Your goal: In the entries below, the lines from the one with "Write the OpenSCAD" through the one with "function half_angle(i) = acos(towards(i, i" are to be copied exactly; both ends count.

Recorded data:
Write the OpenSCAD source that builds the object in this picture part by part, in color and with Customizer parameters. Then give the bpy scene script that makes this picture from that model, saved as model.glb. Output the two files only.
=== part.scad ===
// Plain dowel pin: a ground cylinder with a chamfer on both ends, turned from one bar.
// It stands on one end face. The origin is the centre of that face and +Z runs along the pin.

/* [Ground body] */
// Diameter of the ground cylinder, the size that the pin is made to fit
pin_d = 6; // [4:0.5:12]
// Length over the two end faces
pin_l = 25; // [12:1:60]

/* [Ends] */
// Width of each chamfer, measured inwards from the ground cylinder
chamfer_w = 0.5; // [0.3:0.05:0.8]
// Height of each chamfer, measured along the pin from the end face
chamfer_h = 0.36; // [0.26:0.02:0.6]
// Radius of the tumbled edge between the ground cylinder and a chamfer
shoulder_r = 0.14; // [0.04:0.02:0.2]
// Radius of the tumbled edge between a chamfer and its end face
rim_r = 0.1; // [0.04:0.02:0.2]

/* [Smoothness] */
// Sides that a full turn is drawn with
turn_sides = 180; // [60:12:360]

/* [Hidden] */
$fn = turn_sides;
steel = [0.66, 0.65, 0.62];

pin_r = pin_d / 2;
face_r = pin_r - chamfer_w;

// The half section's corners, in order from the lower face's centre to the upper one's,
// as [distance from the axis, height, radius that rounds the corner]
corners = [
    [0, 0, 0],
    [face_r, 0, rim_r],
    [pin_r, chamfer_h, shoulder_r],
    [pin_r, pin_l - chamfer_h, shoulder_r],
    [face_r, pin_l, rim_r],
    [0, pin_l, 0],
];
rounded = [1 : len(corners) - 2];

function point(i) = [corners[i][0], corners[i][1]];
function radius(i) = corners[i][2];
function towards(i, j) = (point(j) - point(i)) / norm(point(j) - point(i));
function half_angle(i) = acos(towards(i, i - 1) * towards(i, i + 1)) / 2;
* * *
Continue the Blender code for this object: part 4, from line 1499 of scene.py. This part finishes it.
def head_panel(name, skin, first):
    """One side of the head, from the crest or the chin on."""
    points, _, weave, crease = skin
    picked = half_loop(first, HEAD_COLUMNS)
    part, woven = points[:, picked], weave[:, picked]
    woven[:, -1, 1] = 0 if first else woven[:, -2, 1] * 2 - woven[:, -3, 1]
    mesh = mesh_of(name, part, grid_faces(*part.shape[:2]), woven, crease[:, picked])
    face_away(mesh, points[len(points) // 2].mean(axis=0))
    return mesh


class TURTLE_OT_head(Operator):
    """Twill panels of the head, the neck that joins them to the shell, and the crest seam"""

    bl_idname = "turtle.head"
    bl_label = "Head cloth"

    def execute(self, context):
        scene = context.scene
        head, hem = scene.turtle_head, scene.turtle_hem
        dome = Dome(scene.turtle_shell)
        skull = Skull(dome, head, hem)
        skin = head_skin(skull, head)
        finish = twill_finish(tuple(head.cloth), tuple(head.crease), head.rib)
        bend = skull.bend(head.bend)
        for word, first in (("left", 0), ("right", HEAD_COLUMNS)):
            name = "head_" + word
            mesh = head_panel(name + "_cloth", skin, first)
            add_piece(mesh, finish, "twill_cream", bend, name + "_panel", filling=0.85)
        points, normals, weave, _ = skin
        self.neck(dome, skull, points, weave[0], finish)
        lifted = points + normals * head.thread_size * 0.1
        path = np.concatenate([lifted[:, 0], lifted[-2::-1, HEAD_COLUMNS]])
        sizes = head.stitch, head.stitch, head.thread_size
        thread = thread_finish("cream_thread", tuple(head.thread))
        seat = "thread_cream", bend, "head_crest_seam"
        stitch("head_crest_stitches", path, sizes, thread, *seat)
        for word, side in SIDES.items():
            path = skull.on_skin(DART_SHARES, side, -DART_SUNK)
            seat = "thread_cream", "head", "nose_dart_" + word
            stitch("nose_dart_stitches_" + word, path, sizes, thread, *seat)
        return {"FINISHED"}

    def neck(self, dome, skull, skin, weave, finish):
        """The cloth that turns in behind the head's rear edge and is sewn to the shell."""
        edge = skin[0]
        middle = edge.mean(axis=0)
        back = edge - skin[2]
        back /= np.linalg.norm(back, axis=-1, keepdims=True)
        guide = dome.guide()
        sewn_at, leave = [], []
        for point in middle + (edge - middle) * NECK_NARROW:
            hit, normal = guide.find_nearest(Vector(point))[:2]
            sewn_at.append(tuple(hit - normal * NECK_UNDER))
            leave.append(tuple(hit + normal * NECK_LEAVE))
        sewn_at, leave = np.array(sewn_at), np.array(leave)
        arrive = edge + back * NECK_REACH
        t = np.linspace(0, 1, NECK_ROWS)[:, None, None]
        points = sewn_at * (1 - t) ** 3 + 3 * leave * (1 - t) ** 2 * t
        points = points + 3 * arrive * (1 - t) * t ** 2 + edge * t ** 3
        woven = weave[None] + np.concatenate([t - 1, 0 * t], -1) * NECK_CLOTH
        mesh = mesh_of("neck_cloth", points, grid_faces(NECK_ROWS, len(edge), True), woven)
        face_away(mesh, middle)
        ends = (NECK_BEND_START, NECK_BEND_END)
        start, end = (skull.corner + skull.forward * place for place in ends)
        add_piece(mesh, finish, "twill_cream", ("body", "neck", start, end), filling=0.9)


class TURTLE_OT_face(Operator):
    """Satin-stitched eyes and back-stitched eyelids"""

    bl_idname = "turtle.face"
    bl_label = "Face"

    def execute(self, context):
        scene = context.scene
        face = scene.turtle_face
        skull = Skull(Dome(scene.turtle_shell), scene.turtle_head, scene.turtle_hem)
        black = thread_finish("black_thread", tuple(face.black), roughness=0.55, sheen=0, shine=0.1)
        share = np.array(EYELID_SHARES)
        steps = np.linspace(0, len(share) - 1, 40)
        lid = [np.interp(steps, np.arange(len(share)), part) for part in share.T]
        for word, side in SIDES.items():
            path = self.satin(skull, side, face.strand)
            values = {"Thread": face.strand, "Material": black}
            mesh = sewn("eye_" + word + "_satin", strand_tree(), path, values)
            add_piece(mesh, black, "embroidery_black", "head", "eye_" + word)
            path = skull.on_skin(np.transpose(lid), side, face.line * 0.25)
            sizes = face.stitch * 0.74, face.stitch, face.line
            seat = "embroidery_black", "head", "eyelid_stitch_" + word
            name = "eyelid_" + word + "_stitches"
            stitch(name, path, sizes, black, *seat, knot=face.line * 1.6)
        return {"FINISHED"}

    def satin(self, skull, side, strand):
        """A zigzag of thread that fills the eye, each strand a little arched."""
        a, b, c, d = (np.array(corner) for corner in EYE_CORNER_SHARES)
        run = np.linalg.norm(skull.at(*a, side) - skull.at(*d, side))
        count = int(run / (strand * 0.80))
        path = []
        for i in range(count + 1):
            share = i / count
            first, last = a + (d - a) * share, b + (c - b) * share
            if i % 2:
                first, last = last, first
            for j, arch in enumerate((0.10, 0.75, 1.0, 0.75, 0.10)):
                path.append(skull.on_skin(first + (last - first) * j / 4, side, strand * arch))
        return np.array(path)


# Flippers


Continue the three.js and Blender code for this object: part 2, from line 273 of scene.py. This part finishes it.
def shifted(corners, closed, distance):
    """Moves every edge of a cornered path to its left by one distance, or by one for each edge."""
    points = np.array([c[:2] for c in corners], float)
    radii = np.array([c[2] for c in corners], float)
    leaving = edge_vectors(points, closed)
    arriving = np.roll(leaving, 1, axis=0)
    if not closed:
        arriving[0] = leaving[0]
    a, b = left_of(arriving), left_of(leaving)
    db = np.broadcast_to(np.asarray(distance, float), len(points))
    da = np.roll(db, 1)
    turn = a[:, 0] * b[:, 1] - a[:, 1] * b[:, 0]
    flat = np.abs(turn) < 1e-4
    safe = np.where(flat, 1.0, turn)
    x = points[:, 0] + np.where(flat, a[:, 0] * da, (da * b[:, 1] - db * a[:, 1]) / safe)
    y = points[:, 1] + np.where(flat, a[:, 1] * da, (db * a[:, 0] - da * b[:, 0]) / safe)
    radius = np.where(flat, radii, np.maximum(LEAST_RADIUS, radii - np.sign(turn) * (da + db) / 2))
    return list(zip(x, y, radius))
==
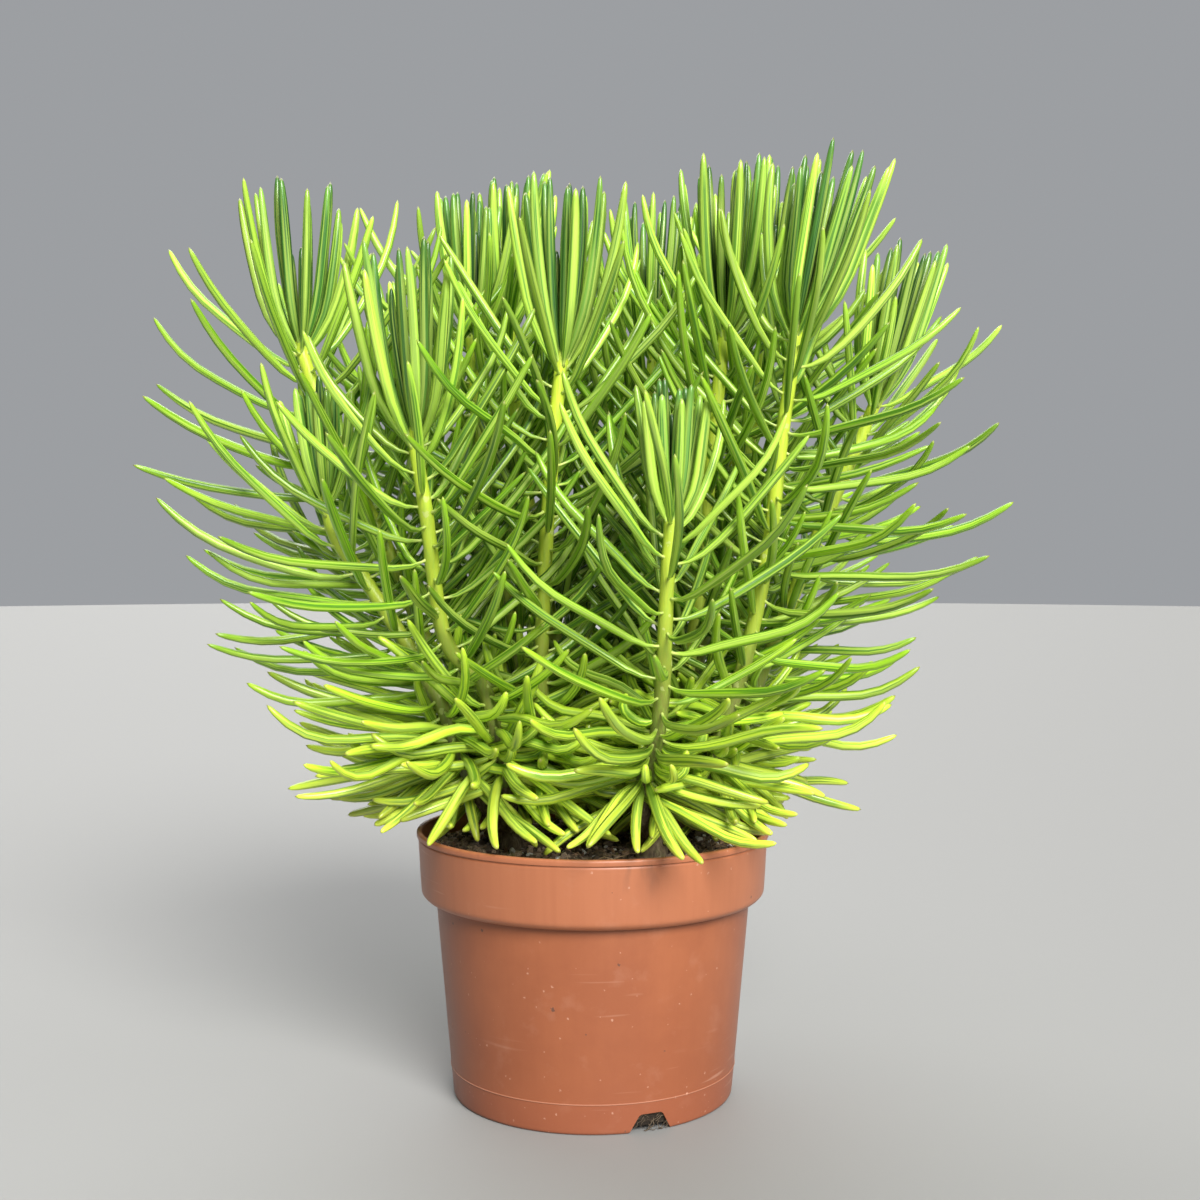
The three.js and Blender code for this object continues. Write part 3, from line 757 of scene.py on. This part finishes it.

Expected output:
Write the OpenSCAD source that builds the object in this picture part by part, in color and with Customizer parameters. Then give the bpy scene script that makes this picture from that model, saved as model.glb. Output the two files only.
=== part.scad ===
// Plain dowel pin: a ground cylinder with a chamfer on both ends, turned from one bar.
// It stands on one end face. The origin is the centre of that face and +Z runs along the pin.

/* [Ground body] */
// Diameter of the ground cylinder, the size that the pin is made to fit
pin_d = 6; // [4:0.5:12]
// Length over the two end faces
pin_l = 25; // [12:1:60]

/* [Ends] */
// Width of each chamfer, measured inwards from the ground cylinder
chamfer_w = 0.5; // [0.3:0.05:0.8]
// Height of each chamfer, measured along the pin from the end face
chamfer_h = 0.36; // [0.26:0.02:0.6]
// Radius of the tumbled edge between the ground cylinder and a chamfer
shoulder_r = 0.14; // [0.04:0.02:0.2]
// Radius of the tumbled edge between a chamfer and its end face
rim_r = 0.1; // [0.04:0.02:0.2]

/* [Smoothness] */
// Sides that a full turn is drawn with
turn_sides = 180; // [60:12:360]

/* [Hidden] */
$fn = turn_sides;
steel = [0.66, 0.65, 0.62];

pin_r = pin_d / 2;
face_r = pin_r - chamfer_w;

// The half section's corners, in order from the lower face's centre to the upper one's,
// as [distance from the axis, height, radius that rounds the corner]
corners = [
    [0, 0, 0],
    [face_r, 0, rim_r],
    [pin_r, chamfer_h, shoulder_r],
    [pin_r, pin_l - chamfer_h, shoulder_r],
    [face_r, pin_l, rim_r],
    [0, pin_l, 0],
];
rounded = [1 : len(corners) - 2];

function point(i) = [corners[i][0], corners[i][1]];
function radius(i) = corners[i][2];
function towards(i, j) = (point(j) - point(i)) / norm(point(j) - point(i));
function half_angle(i) = acos(towards(i, i - 1) * towards(i, i + 1)) / 2;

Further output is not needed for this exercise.